The Haiku Moment—In images and juxtapositions drawn from everyday life, each poem embodies "the moment seized on and rendered purely." (Hass) The poet shares the awesome phenomenality of the Now. Haiku moments contain contrasts and co-existences, often as synchronicities, that fill us with their poignancy—a snowflake melting in a cup of tea, an autumn leaf falling next to an old cat, a fly escaping the twitch of a horse's ear. The microcosm within the distilled moment expands into the macrocosm of collective experience. Something catches our attention and, looking to see what it is, we see something more. In a few carefully chosen words, haiku express a universe of images and feelings. And yet the essence of haiku is the pathos of being alone with that which cannot be completely expressed or shared. (See sabi below.)
Haiku moments happen when we get in touch with the images and ironies of the everyday world around us and our emotional responses to them. The haiku form encourages us to create these Moment Museums by looking at an object or event more clearly and appreciatively than we have done before. The austerity of the haiku verse invites a deep intimacy in the sharing of the haiku moment.
Recognizing that horses provide some of our best haiku moments, Horsensei programs and sessions continue the Zen tradition of living fully, mindfully, and peaceably in the present.
Seasonal words—The kigo is a seasonal reference that is typical of, some say required in, classical haiku. It reflects the Japanese way of thinking about time, place, and change, and gives readers a way of "locating themselves in the haiku." (Hass) Some kigo, such as cherry blossoms and snow, are obvious allusions to a time of year. Many haiku contain kigo known only within the geographical culture of the poet: uguisu, the bush warbler, as the harbinger of spring; spiders and crickets in mid-summer. In the white horse haiku below, tarweed is a kigo for the late summer season in Northern California.
Former U.S. Poet Laureate Robert Hass theorizes that kigo were shamanic and ritualistic in origin. Their intent was to call forth the living spirits dwelling within the natural phenomena evoked by the haiku.
Aloneness and All-one-ness—Sabi has been translated as beauty with a sense of loneliness. Sabi holds a touch of melancholy that is more complex and impersonal than mere sadness. Although haiku could be humorous even in Bashō's time (1644-1694), a recurring feeling tone in many verses is the isolation the poet feels in experiencing the haiku moment in solitude.
Sabi reflects an existential angst given to each poetic subject in its singular, lone existence when observed from a state of Zen detachment.
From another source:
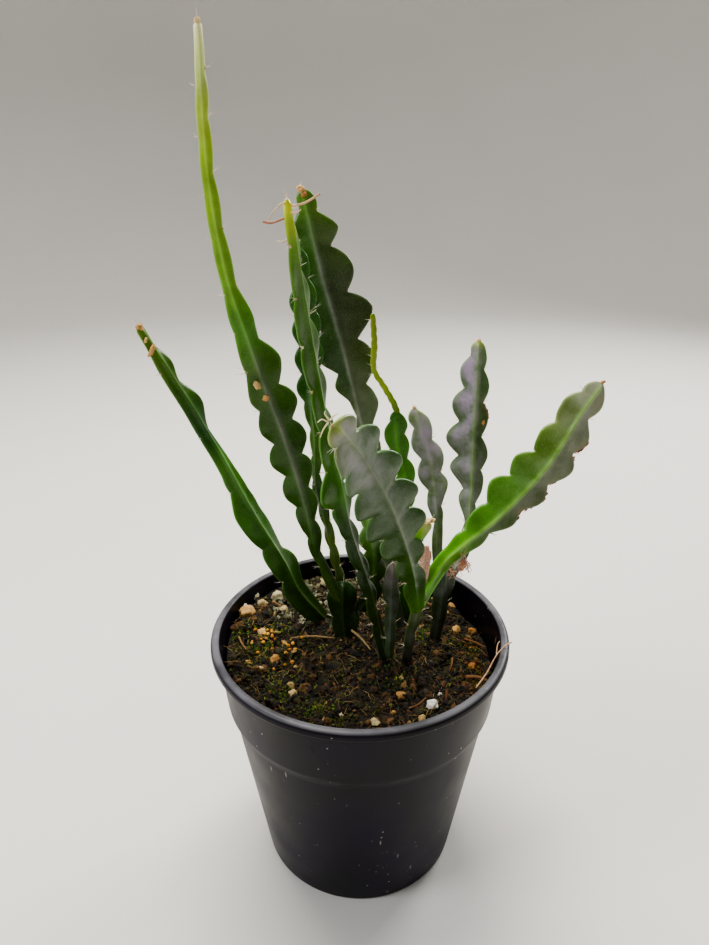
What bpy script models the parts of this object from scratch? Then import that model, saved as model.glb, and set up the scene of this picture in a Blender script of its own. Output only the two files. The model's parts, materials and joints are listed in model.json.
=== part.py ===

In a sense, sabi is the unbearable lightness of being combined with the unimaginable darkness of non-being. H. F. Noyes points out, "When we immerse ourselves in nature, an isolated particularity becomes to us, for the moment, all things. Sabi loneliness is a state in which, having nothing, we have all." Here is my favorite haiku, by Yosa Buson (1716-1784):
Do you feel the sabi in the image and in your psyche projected onto the horse left standing alone at the hitching rack while his rider is drinking warm sake beside the fire inside the inn, oblivious to the snow storm that has moved in around his faithful steed?
A Nonjudgmental, Selfless Attitude—A haiku is an observation without interpretation. The poet has no opinion to promote. Pronouns, especially "I," are rarely used. "The focus is not on the inside world but on the outside world. [The poet lets go of] wanting to tell others what she thinks, feels, believes, or wishes to have thought of as reality." (Reichhold)
Pivot Words—Kake-kotoba are words that create an expectation of one meaning, only to pivot sharply to deliver a different meaning. Robert Hass calls kake-kotoba a grammatical double exposure. I think of them as the Venn intersection of two or more meanings. In the following haiku, smells is a pivot word.
The first line suggests that the horse's nose as a sensory organ smells something. The second line does an about face and tells us that it’s the poet who is smelling the horse's muzzle, redolent of tarweed's minty resin that blackens the hair of white horses.
Haiku has been mistakenly defined as any poem of three lines of 5-7-5 syllables. This rhythm derives from traditional Japanese poems that consisted of lines in 5-7-5, 5-7-5-7-7, and other formal constructions. However, the Japanese language uses sound units called on, rather than what English calls syllables. For instance, the name of the famous 17th century haiku poet Bashō has two English syllables, but three on, as indicated by the macron above the "o," which prolongs the vowel sound. The problem with the 5-7-5 format in English is two-fold: for one thing, haiku translated from Japanese, and haiku newly composed in English, lose their beauty when forced into 5-7-5. Additionally, poems without haiku elements pose as haiku just because they adhere to that metering. Much of the best ancient and modern haiku are written in free verse, sometimes on a single line.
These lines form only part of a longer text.